◆ **Aim of the exercise**: Everything from the line with "make_blade()" through the line with "bpy.context.scene.collection.objects.link(empty)" should be repeated exactly, both of those lines included, and nothing else.

◆ **Recorded information**:
┌────────
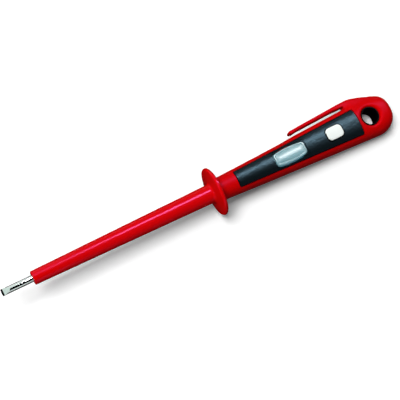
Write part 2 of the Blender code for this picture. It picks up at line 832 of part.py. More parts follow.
clear_scene()
parts = new_collection("voltage_tester_screwdriver")
cutters = new_collection("cutters")
tool_frame = bpy.data.objects.new("tool_frame", None)
parts.objects.link(tool_frame)

nickel = new_material("nickel_plated_steel", (0.62, 0.66, 0.64), 0.22, metallic=1.0)
brass = new_material("brass", (0.66, 0.47, 0.18), 0.30, metallic=1.0)
spring_steel = new_material("spring_steel", (0.45, 0.46, 0.48), 0.30, metallic=1.0)
red_sleeve = new_material("red_sleeve_plastic", (0.58, 0.004, 0.004), 0.22)
red_handle = new_material("red_handle_plastic", (0.58, 0.004, 0.004), 0.25)
red_clip = new_material("red_clip_plastic", (0.58, 0.004, 0.004), 0.25)
black_inlay = new_material("satin_black_plastic", (0.012, 0.020, 0.026), 0.38)
black_liner = new_material("black_liner_plastic", (0.006, 0.005, 0.006), 0.50)
white_button = new_material("white_button_plastic", (0.86, 0.88, 0.85), 0.30)
white_carrier = new_material("white_carrier_plastic", (0.72, 0.74, 0.74), 0.50)
clear_lens = new_material("clear_lens_plastic", (0.85, 0.96, 0.98), 0.08, transmission=0.9)
lamp_glass = new_material("lamp_glass", (0.92, 0.96, 0.97), 0.05, transmission=0.95)
resistor_paint = new_material("resistor_paint", (0.50, 0.33, 0.20), 0.50)

make_blade()
make_sleeve()
make_handle()
make_eye_liner()
make_clip()
make_inlay()
make_lens()
make_button()
make_button_spring()
make_resistor()
make_lamp()
make_contacts()
make_carrier()
lie_down()
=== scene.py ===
# %% [markdown]
# # A voltage tester screwdriver
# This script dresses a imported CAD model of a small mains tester: a flat blade in a red
# insulating sleeve with a round finger guard, and a red handle with a black cover, a window
# over a neon lamp, a white touch button, a pocket clip and an eye to hang it by. The CAD
# model is the fixed frame. Each piece that shows is built again here with finer surfaces, at
# the same sizes, and gets the finish of the real material.

# %% Load the frame
import json
import math

import bmesh
import bpy
import numpy as np
from mathutils import Matrix, Vector


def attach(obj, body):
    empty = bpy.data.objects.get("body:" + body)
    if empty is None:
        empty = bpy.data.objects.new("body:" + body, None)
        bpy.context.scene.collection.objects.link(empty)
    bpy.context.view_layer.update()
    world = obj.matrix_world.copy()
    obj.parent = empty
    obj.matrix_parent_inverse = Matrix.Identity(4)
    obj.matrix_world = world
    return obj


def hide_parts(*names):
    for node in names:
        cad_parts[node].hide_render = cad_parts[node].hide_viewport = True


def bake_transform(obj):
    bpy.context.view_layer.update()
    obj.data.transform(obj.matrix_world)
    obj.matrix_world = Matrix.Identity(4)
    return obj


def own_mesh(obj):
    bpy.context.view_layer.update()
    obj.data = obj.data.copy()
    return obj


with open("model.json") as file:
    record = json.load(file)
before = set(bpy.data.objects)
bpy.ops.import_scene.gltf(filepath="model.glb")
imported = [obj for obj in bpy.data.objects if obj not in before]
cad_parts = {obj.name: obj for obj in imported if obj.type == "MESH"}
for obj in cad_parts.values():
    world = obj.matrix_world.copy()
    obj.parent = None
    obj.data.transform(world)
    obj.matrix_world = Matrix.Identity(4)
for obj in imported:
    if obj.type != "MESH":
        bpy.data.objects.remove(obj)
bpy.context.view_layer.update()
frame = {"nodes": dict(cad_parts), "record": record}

# %% [markdown]
# ## The tool's own frame
# The tool lies on its back, so its axis slopes: the guard holds it up in the middle and the
# handle's end touches the table. It is far easier to model along a straight axis, so every
# piece is made in the tool's frame, in millimetres: X runs from the blade's tip to the eye
# with zero at the middle of the guard, Y points to the clip and Z out of the window. One
# matrix then lays the finished mesh down. Two flat faces of the CAD record say where that
# frame is: the end of the blade and the back of the handle.

# %% The matrix that lays a mesh down
MM = 0.001
tip_reach = 100.0

faces = {mount["name"]: mount for mount in frame["record"]["mounts"]}
along = -Vector(faces["blade_tip"]["axis"])
up = -Vector(faces["handle_back"]["axis"])
across = up.cross(along)
guard_middle = Vector(faces["blade_tip"]["pos_m"]) + along * tip_reach * MM
turn = Matrix((along, across, up)).transposed()
tool = Matrix.Translation(guard_middle) @ turn.to_4x4() @ Matrix.Scale(MM, 4)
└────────
◆ **Task answer**:
make_blade()
make_sleeve()
make_handle()
make_eye_liner()
make_clip()
make_inlay()
make_lens()
make_button()
make_button_spring()
make_resistor()
make_lamp()
make_contacts()
make_carrier()
lie_down()
=== scene.py ===
# %% [markdown]
# # A voltage tester screwdriver
# This script dresses a imported CAD model of a small mains tester: a flat blade in a red
# insulating sleeve with a round finger guard, and a red handle with a black cover, a window
# over a neon lamp, a white touch button, a pocket clip and an eye to hang it by. The CAD
# model is the fixed frame. Each piece that shows is built again here with finer surfaces, at
# the same sizes, and gets the finish of the real material.

# %% Load the frame
import json
import math

import bmesh
import bpy
import numpy as np
from mathutils import Matrix, Vector


def attach(obj, body):
    empty = bpy.data.objects.get("body:" + body)
    if empty is None:
        empty = bpy.data.objects.new("body:" + body, None)
        bpy.context.scene.collection.objects.link(empty)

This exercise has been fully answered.